We openly criticized the Taliban’s lack of governing capacity, their profiteering from the opium trade, their support for terror organizations like al-Qaida and their treatment of their own people.

Despite all this criticism, the Taliban nonetheless gave my colleagues and me free access to travel the country. I was always respected and we were able to perform humanitarian work all over the Taliban-controlled parts of Afghanistan. I was told on several occasions by the Taliban leaders that as much as they may scorn my remarks, as a Turk I was welcomed.

Shaped by our historical relationship with all parts of Afghan society, Turkey’s involvement there since 9/11 has quite consciously been a matter of “soft power projection.”

As a NATO ally true to its obligations, Turkey sent troops to Afghanistan after 9/11 on the condition that they would not take part in combat operations. Despite pressure from allies, Turkey sticks strictly to this policy. Our presence in Afghanistan, both military and civilian, has been based on treating people with respect and as equals, not with paternalism or the imperial arrogance of an occupying power.

Turkish troops deployed to Kabul have been under strict orders to treat Afghans with dignity. They have never broken into homes. Most patrols are conducted on foot and not in armored carriers. Troops wear no sunglasses in order to maintain eye contact. Touching women is totally taboo. Medical personnel serve Afghan people as well as their own forces. Turkish troops have thus not only contributed to the security of Kabul but became an unobtrusive part of Afghan daily life.

In the critical province of Wardak, Turkey today is also operating the only civilian-led Provincial Reconstruction Team (PRT). Generally, PRTs are operated by NATO soldiers. Since 2006, the Turkish government has spent $20 million in the province funding a police training academy, building schools, restoring a mosque and setting up a medical clinic.

Halim Fedai, the governor of Wardak province, has said: “The Turkish programs are very well received and readily accepted by Afghans because they work within Afghan culture. They are sensitive to Afghan values. We have very good, strong, historical relationships with Turkey.”

Clearly, the crescent and star have once again proven as reliable a trademark in Afghanistan today as in the past. Because of this success, the Turkish government will soon set up another PRT elsewhere in Afghanistan.

The Turkish lesson in Afghanistan is clear: Winning hearts and minds requires better understanding and respect for local values. Handing out cans of soda with colonial airs won’t yield tangible results.

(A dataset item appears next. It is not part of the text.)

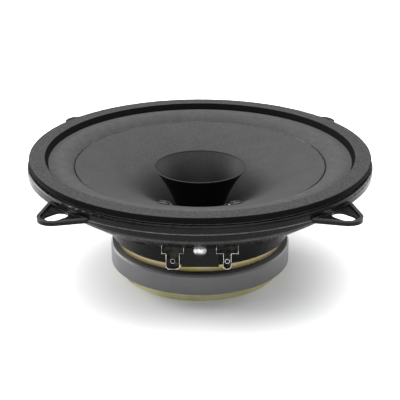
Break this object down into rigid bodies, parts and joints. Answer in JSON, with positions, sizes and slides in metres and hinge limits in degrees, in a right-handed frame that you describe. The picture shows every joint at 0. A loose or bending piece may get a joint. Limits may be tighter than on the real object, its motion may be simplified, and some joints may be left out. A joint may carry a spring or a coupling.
{
  "type": "dual-cone car speaker",
  "caption": "Round car loudspeaker with a whizzer cone, half-roll surround, gasket, slotted mounting ears, ring magnet and push-on terminals.",
  "frame": {"origin": "centre of the back plate's underside, on the speaker's axis", "axes": "+Z along the speaker's axis out of the front; the four ears lie on +X, -X, +Y and -Y; the terminals lie midway between the +X and -Y ears"},
  "size_m": [0.1538, 0.1538, 0.048],
  "materials": {
    "basket_paint": "satin black powder paint on stamped steel",
    "gasket_foam": "dark grey sealing foam ring with a fine rough grain",
    "surround_foam": "matte grey foam half roll with a fine cell grain",
    "cone_paper": "dark grey felted paper pulp",
    "whizzer_paper": "thin hard black pressed paper",
    "dust_cap_paper": "black treated paper dome",
    "former_foil": "aluminium foil tube",
    "winding_copper": "enamelled copper wire, two layers",
    "spider_cloth": "resin-stiffened corrugated cotton cloth, amber",
    "spider_ring_board": "pressed board ring",
    "glue": "dark adhesive bead",
    "yellow_zinc": "yellow-passivated zinc plating on steel",
    "ferrite": "ground ferrite, satin grey",
    "rivet_steel": "bright zinc rivet",
    "board_fibre": "black vulcanised fibre board",
    "tinned_brass": "bright tinned brass",
    "tinsel_braid": "braided tinsel wire",
    "solder": "tin solder",
    "eyelet_brass": "hollow brass eyelet",
    "black_lacquer": "black gloss lacquer over the coil's lead-out wire"
  },
  "bodies": {
    "frame_body": {"basket": "basket_paint", "gasket": "gasket_foam", "surround": "surround_foam", "spider": "spider_cloth", "spider_ring": "spider_ring_board", "magnet_adhesive": "glue", "back_plate": "yellow_zinc", "top_plate": "yellow_zinc", "pole_piece": "yellow_zinc", "magnet": "ferrite", "basket_rivets": "rivet_steel", "board_rivet": "rivet_steel", "terminal_board": "board_fibre", "terminal_positive": "tinned_brass", "terminal_negative": "tinned_brass", "tinsel_lead_negative": "tinsel_braid", "tinsel_lead_positive": "tinsel_braid", "solder_negative": "solder", "solder_positive": "solder"},
    "cone_body": {"cone": "cone_paper", "whizzer_cone": "whizzer_paper", "dust_cap": "dust_cap_paper", "voice_coil_former": "former_foil", "voice_coil_winding": "winding_copper", "neck_glue": "glue", "spider_glue": "glue", "cone_eyelet_negative": "eyelet_brass", "cone_eyelet_positive": "eyelet_brass", "lead_lacquer_negative": "black_lacquer", "lead_lacquer_positive": "black_lacquer"}
  },
  "joints": [
    {"name": "cone_travel", "type": "slide", "parent": "frame_body", "child": "cone_body", "axis": [0, 0, 1], "range_m": [-0.003, 0.003], "stiffness_N_per_m": 2500, "deforming": ["surround", "spider", "tinsel_lead_negative", "tinsel_lead_positive"]}
  ]
}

For many of these same reasons—our historical relationships in the region and deep understanding of local values and cultures—Turkey may be one of the few countries, if not the only country, that can bring Afghanistan and Pakistan together to sort out their differences.

President Karzai made a point at the London Conference of stressing Turkey’s mediating role, following upon the “trilateral” Turkey-Afghanistan-Pakistan meeting he had earlier attended in January in Istanbul with Pakistani President Asif Zardari. Unfortunately, India’s absence so far in this process has weakened the Turkish initiative. It is critical to get them on board because the Afghan problem cannot be solved unless India and Pakistan come to terms over their interests in Afghanistan.

The international community in general, and the allies in particular, should lend their support to Turkey and not duplicate its efforts elsewhere.

Turkey’s NATO membership and historical soft-power capacity can make a critical difference in Afghanistan. Those who know and are trusted historically by the Afghan people can show the way for those who truly want to help the Afghans stand on their own feet.

If NATO sticks to a clear mandate within a defined timeframe for withdrawal, and the international community allocates sufficient resources, Afghanistan can be brought back into the fold of the international community. Turkey helped them join the world when Afghanistan was a young nation. It can do so again today.